Bożonarodzeniowa atmosfera we wspólnocie jest radosna, tak samo jak liturgia. W Adwencie czujemy większą potrzebę samotności  skupienia. W Boże Narodzenie wspólnota pragnie przezywać swą radość razem. Po modlitwach wigilii i północnej Mszy Świętej (co oznacza czterogodzinną modlitwę, której szczytem jest Eucharystia) idziemy w procesji do refektarza, gdzie przygotowana jest do picia gorąca czekolada, a do jedzenia bożonarodzeniowe słodycze. Jemy w ciszy w świetle świec, a każda z nas widzi w oczach innych głębię duchowej radości, także zmęczenie po długim czuwaniu i chęć bycia razem. Potem idziemy do kapituły, gdzie przerywamy silentium, aby złożyć sobie życzenia, otwieramy bożonarodzeniowe podarunki leżące pod drzewkiem obok szopki.

Goście:
Tak, w Boże Narodzenie zawsze są u nas goście. Praktycznie cały rok nasz dom dla gości jest pełny. W Adwencie i poście mniszki nie chodzą do mównicy i nie piszą listów, ale goście mogą przyjechać. Wielu ludzi przyjeżdża na osobiste rekolekcje.

Nasze produkty:
Wyrabiamy cukiernicze produkty, ciastka, słodkie kremy, czekoladę. Niektóre siostry piszą ikony, które są w Czechach bardzo cenione. Malowanie ikon to praca długa i wymagająca cierpliwości, medytacyjna, bardo mnisza.
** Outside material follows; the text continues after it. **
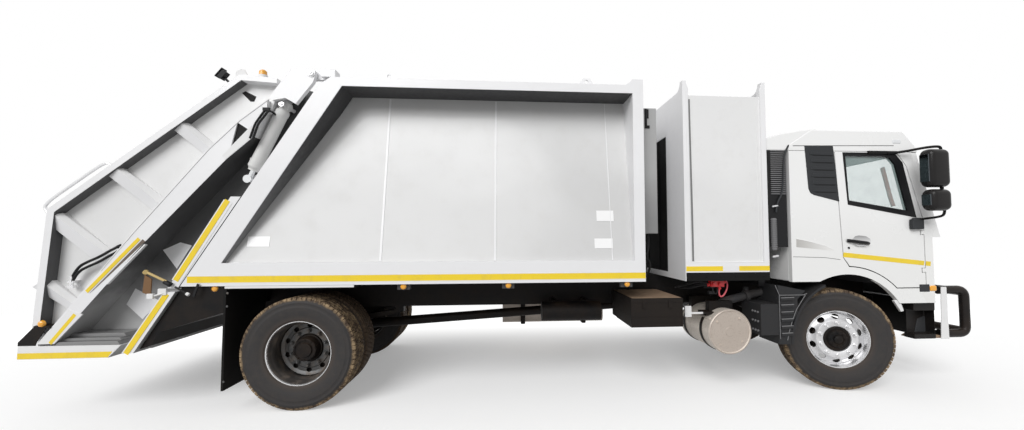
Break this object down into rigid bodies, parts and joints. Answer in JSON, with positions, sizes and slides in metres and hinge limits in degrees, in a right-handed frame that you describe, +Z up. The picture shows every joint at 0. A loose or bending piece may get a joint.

Dalej produkujemy różne graficzne produkty, broszurki, kartki i życzenia. Siostry robią fotografie i opracowują je w graficznych programach.

Klasztor znajduje się pośrodku lasu i pól. Niektóre siostry pracują w sadzie, lub hodują pszczoły.
Nasze życie jest bardzo zdrowe, regularne, w kontakcie z przyrodą, ale nie ma tu czasu na lenistwo. Kto miłuje Boga, miłuje także piękno.